1.0 Firstly , the organization is productive .i.e., it is able to produce the goods or services it is intended to produce
2.0 Secondly , the organization is efficient.i.e., it produces the goods or services with a minimum expenditure of resources-- particularly the scarce resources and,
3.0 Thirdly, the organization has reputation for excellence .i.e. it has a public image that its goods or services are of a high quality and it's management is alert to its responsibilities within and without the organization.

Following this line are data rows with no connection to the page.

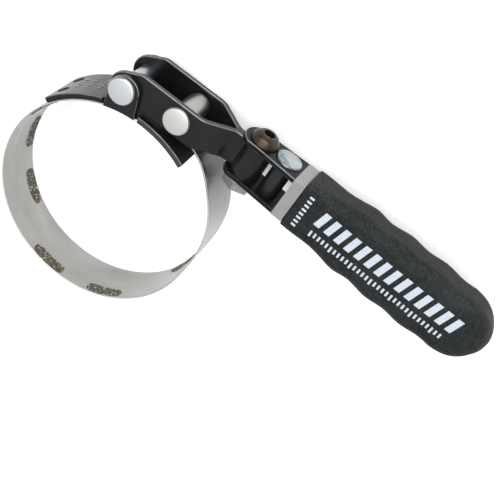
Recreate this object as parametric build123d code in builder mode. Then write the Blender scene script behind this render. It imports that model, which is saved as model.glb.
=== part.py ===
from build123d import *
import math
import os

# Strap-type oil filter wrench with a swivelling handle, lying on its side.
# Millimetres.  The origin is the centre of the band loop (the filter's axis),
# half way across the band.  +Z is the loop's axis, +X runs towards the handle,
# +Y towards the yoke that joins the loop to the handle.
# Angles are in degrees, anticlockwise from +X about +Z.

# ------------------------------------------------------------ shared dimensions
BAND_R = 49.2           # inner radius of the loop
BAND_T = 0.8            # band thickness
BAND_W = 25.4           # band width
BAND_RM = BAND_R + BAND_T / 2

SADDLE_HW = 15.0        # half width of the saddle over its ears
EAR_T = 2.2

SADDLE_PIN = (-13.8, 58.5)   # saddle rivet
BAND_PIN = (12.1, 61.3)      # band rivet
RIVET_R = 3.0                # shanks of all three rivets
PIN_HEAD_R = 6.45
PIN_HEAD_T = 1.5

ARM_OUT = 12.5          # arm outer face, |Z|
ARM_T = 2.5
ARM_IN = ARM_OUT - ARM_T
ARM_Y0, ARM_Y1 = 53.95, 69.25
ARM_DEPTH = ARM_Y1 - ARM_Y0

BOLT_X = 46.5           # swivel axis
BOLT_R = 4.0
BUSHING_R = 5.6
FORK_Y = 61.6           # middle of the fork
FORK_HALF = 10.35       # half the fork's outside height
PLATE_T = 2.2           # fork plate thickness
FORK_IN = FORK_HALF - PLATE_T
HANDLE_TILT = 2.7       # rest angle of the handle about the swivel bolt

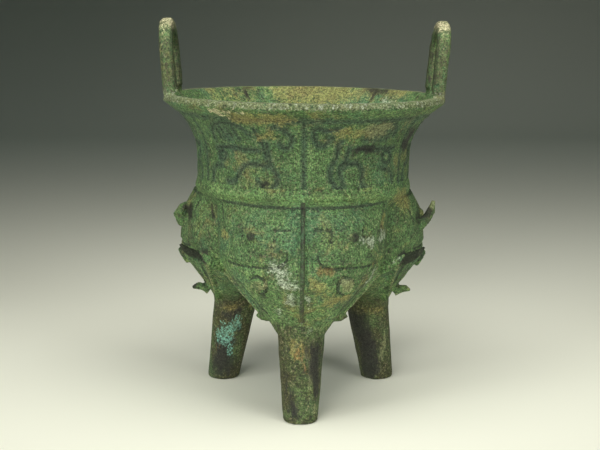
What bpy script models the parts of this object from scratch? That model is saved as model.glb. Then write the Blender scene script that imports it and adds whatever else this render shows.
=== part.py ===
"""A lobed bronze ding: one casting with three lobes on legs, two loop handles and raised masks."""
import math

import bmesh
import bpy
from mathutils import Matrix, Vector

# Whole vessel
LOBES = 3
LEAN = math.radians(0.7)
WALL = 0.003
WALL_SLOPE_SHIFT = 0.0018
FLATTEN_ANGLE = math.radians(2.5)

# Neck and lip
RIM_HEIGHT = 0.1885
RIM_RADIUS = 0.086
RIM_FLAT = 0.0068
LIP_EDGE = 0.0038
LIP_BEVEL = 0.0007
NECK_RADIUS = 0.0652
NECK_FOOT = 0.1315
NECK_FOOT_FLARE = 0.0006
NECK_STRAIGHT = 0.0085
FLARE_START = NECK_FOOT + NECK_STRAIGHT
FLARE_POWER = 3.4
FLARE_ROWS = 5
BAND_STAND = 0.0008
BAND_HEIGHT = 0.0050
BAND_BEVEL = 0.0010

# Frieze of dragons on the neck, whose points are shares of half a unit's length and of its height
RIB_HALF = 0.0026
RIB_ROOT = 0.0018
RIB_STAND = 0.0008
FRIEZE_RISE = 0.0075
FRIEZE_DROP = 0.0120
FRIEZE_FOOT = NECK_FOOT + FRIEZE_RISE
FRIEZE_TOP = RIM_HEIGHT - FRIEZE_DROP
FRIEZE_ROWS = 4
HOOK_CENTRE = (0.176, 0.781)
HOOK_RADIUS = 0.0061
HOOK_START = math.radians(40.0)
HOOK_TURN = math.radians(250.0)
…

Every large organization has a number of active feuds. Some of them are generic feuds, others are personal feuds. Generic feuds are a result of traditional rivalry, e.g., marketing vs. production, production vs. purchasing, accounting vs.engineering, head office vs. factory or branch office etc. Added to these are the conflicts generated by ambitions and jealousies of individual managers. Excessive compartmentalization, characteristics of large organizations, often accentuates the generic feuds and managers from different departments act as if they belong to different organizations.
Recently , I met a marketing manager. Normally he is a morose person. But that day he looked jubilant. "What makes you so happy today?" I asked. "Well, you know,"he replied,"our factory boiler has burst and they are screwed up for the next two months." He was already enjoying the nasty memos he would be sending to complain about lack of despatches and consequent loss of sales.